Prep 10 mins
Cook 2 mins
I got this recipe while working for a coffee shop called Tuscany Cafe in Littleton, CO. This was my favorite way to start the day (yes, this is better than coffee, in my mind!) This is absolutely packed with flavor!
For Cream Cheese
- 8 ounces cream cheese
- 3 cherry tomatoes, seeded and chopped fine
- 1⁄8 teaspoon garlic salt
- 2 tablespoons grated cucumbers
- 1⁄2 teaspoon minced red onion
- 2 sesame seed bagels
- 1 medium ripe tomatoes, sliced thick
- salt and pepper
- Fold cream cheese ingedients together.
- You can also toss all the ingredients into a food processor, but I like a chunkier cream cheese.
- Slice bagels in half, lengthwise.
- Spread generously with cream cheese and top with tomato slices.

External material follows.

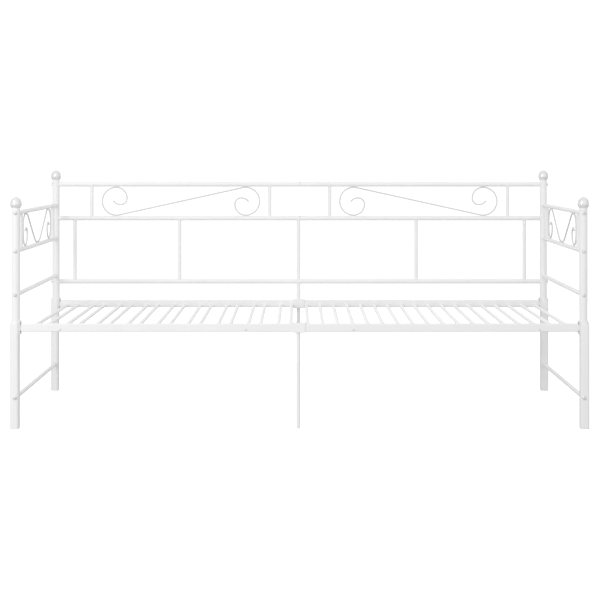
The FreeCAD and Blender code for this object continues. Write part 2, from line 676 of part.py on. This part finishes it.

- I like to make sure every square centimeter is covered with tomato.
- Sprinkle with a little salt and a good amount of pepper; eat while still warm.
I did this without the onions and cucumbers, but it was very tasty and filling, thank you! :)
A quick, easy, delicious breakfast .... or lunch! I used Philadelphia Light Garden Vegetable spreadable cream cheese, seedless English cuc & grape tomatoes. I served on whole wheat bagel and, as you can see by the fotos, I open-face with the tomato slices cut in half. I recommend using regular cream cheese as the consistency was too soft & it kept squishing off the bagel. Thanx Annie!